Today we check out of our hotel and head for Sukhothai Thailand's largest National Park. It contains a huge complex of ruins of Ancient Siam, temples, shrines and palaces. On the way we visit this old rice mill. It still employs a steam driven hydraulic system of wheels and belts that defy modern mechanization. Still efficient and readily repairable, now considered "old" green technology.
Rice has many forms. Between chaff and rice flour is the skin, nose, broken pieces, and full grain. All command a different price and use in the market. This mill uses the husks to fire the steam, and the ashes for fertilizer. Nothing is wasted.
At the Ruins, Panu hires a ride for those who choose not to bicycle. The weather is hot and the bike ride cooling, invigorating and enjoyable.
Ancient Siam in the Utria period, had no written language. The ruins here start in the 1100's and cover the layers of history of the 1200's and 1500's, three different Buddhist temples.
Here we see the main Chedji, (old Stupa), that hold the ashes of deceased Kings.
Above, one of several giant sitting Buddhas. The old population around this area was laid waste by a cholera epidemic and when King Ramkamhaeng took the throne, he brought great architecture, art and stones inscribed with a chonicle of his achievements. He is credited with inventing the Thai script. He was a skillfull combatant from elephant back for which the Thai's have a long, interesting history. He spread Theravada Buddhism and developed relations with China.
Our next stop is 40 miles away to visit a local school, one of the high points of an OAT trip. On the way, we watched for several minutes in fascination as a farmer worked his ride paddy with a motor. Thai's have mechanized from the water buffalo to machines. Now, with gas prices so high, some farmers are returning to the water buffalo.
We arrive in time for lunch with a local teacher. She set up this lovely lunch, all cooked in banana leaves.
We were invited to eat in the "old" style, with our fingers, from our banana leaf plates. She demonstrated taking a pinch of sticky rice and using it to pinch the more liquid pork and gravy entre and bring it up to your mouth. There was fruit and the traditional coconut milk tapioca, dessert. This teacher spoke good English though we tried to communicate in Thai. And, of course, we had the option to eat with chop sticks rather than our fingers if we chose.
After lunch, we walked a short distance to our teacher's house and met with her 83 year old mother. We asked her questions about her life, her children, her husband and traditions. A delightful encounter.
At the school, Mason, the only boy, was a hit with the kids. The older girls broke into giggles and shyly peeked, quite entranced by this "foreign" boy come to visit. After the kids entertained us, we paired off with younger students and listened to them read in English.

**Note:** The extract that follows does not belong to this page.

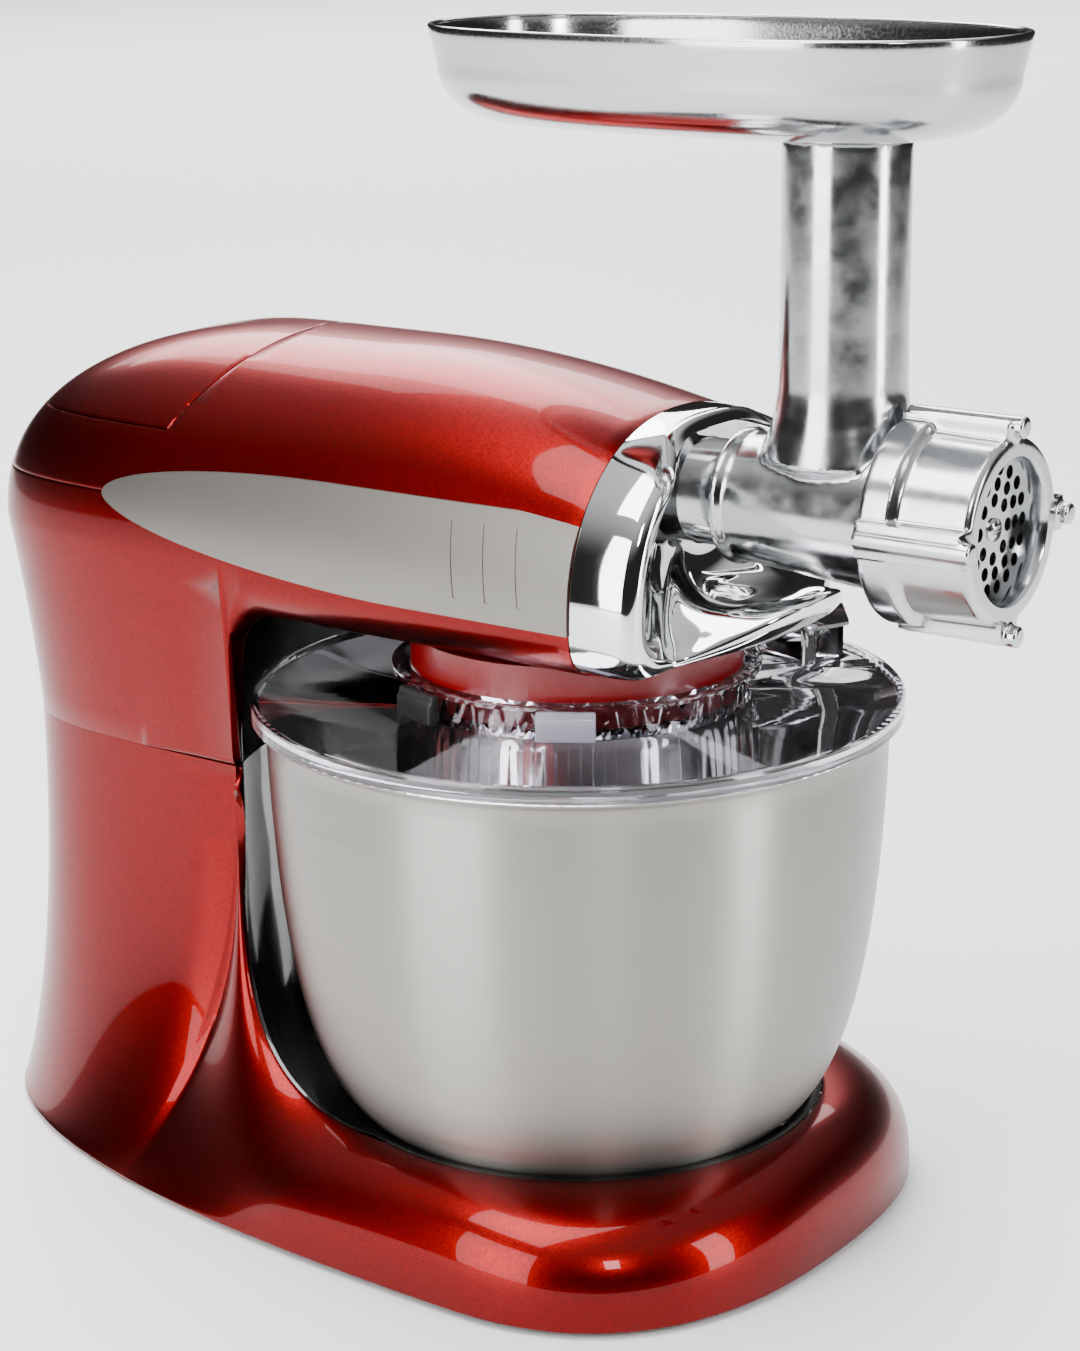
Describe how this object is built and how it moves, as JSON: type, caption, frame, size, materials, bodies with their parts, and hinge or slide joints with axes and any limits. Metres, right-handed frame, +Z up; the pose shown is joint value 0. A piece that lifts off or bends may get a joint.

Susan and Sheila had this instant rapport with the children, while my student was tongue tied and could barely speak. They are endearing and sweet. It is obvious they went through excited preparations for our visit and put their best foot forward. After the entertainment, we taught them to do the Hokey Pokey.
And, of course, Flat Stanley met the students after they danced and played musical instruments for us. How cool is that?
After our school visit, we drove on to Phrae, which is in the Province where the current Queen was born and raised. Thai's are very conscious of their royals and hold them in high esteem. This province was at one time covered in ancient teakwood trees which were logged. The queen headed up the project to reforest the slow growing teakwood which is now on the endangered list.